D’abord, Ça fait plusieurs années que les gays, les lesbiennes, les bis, les trans se reposent sur le travail des associations, mais comme le tissu associatif LGBT est complètement aux mains du PS – comme SOS racisme – ça restreint le débat. Ensuite, pendant toutes les années Sarkozy, le mouvement gay se disait : « Il n’y a rien à faire ». Et quand la gauche est arrivée au pouvoir, elle n’a pas su tirer les leçons de la façon dont l’adoption du mariage homo s’est déroulée en Espagne ou au Portugal. Elle a sous estimé la violence de la réaction et de l’opposition. Le mouvement gay ne s’est pas organisé, et le mouvement sida qui est historiquement très fort n’est pas intervenu : pas de prise de parole, pas de financement, pas de soutien. Enfin, au lieu d’élargir le débat sur ce que signifie être LGBT aujourd’hui, le mouvement s’est restreint à celui du mariage. C’est pourquoi la PMA et la GPA ne sont pas votées, on a donc le mariage gay mais on ne peut pas avoir d’enfant. Les gens ne se sont pas mobilisés pour la PMA et la GPA du fait de l’inorganisation du mouvement LGBT, de l’absence de convergence. Ils ont également constaté que c’était un mouvement blanc, qui n’arrive pas à inclure des minorités ou des personnes un peu différentes : les freaks, les gens des banlieues, des provinces. On est vraiment dans un mouvement assujetti au PS donc blanc. La qualité du débat s’en est nettement ressentie. La lutte contre le racisme est vraiment au point zéro dans le mouvement LGBT. Pourtant, on est vraiment dans une société qui est dans la haine de la différence, de l’islam. Moi, je me suis beaucoup opposé au discours de Caroline Fourest [[Caroline Fourest a reçu un Y A Bon Awards en 2012 pour avoir dénoncé “des associations qui demandent des gymnases pour organiser des tournois de basket réservés aux femmes, voilées, pour en plus lever des fonds pour le Hamas” lors de la Convention du PS sur l’égalité réelle, le 11 décembre 2010.]] [nominée au Y a Bon Awards en 2012, ndlr], qui est aujourd’hui le discours dominant. Par rapport à tout ça, le mouvement gay à l’air d’un mouvement de nantis, qui veulent se marier, avoir des enfants.

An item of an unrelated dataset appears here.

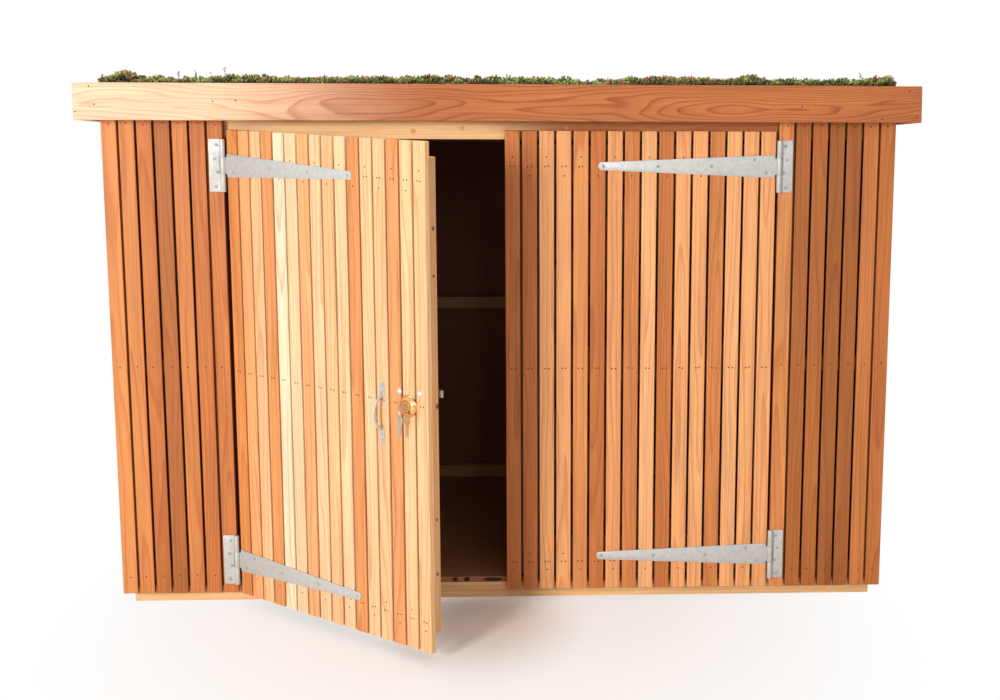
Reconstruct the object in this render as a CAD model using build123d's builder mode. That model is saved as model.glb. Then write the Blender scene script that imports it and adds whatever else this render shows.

La cérémonie arrive quelques jours après le décès d’un militant antifasciste et antihomophobe, Est-ce que ça donne une résonance particulière à cette soirée ?

Les gens meurent, se font rouer de coups, subissent des ratonnades… Ça me rappelle énormément ce que je voyais dans les années 1980. À l’époque, j’étais un skin de gauche, je me suis fait tabasser. Dans le même temps, la société est beaucoup plus ouverte, plus tolérante, la jeunesse est moins coincée. Les gays ne sortent plus uniquement entre eux. Mais je sens une tension dans la ville parce que les rapports de force ne sont pas créés. Bertrand Delanoë ne fait pas grand-chose, comparativement au maire de Berlin. Il craint toujours de faire du prosélytisme s’il défend certaines positions. Aujourd’hui, de nombreux groupes minoritaires se trouvent attaqués par la bonne pensée socialiste et c’est inquiétant.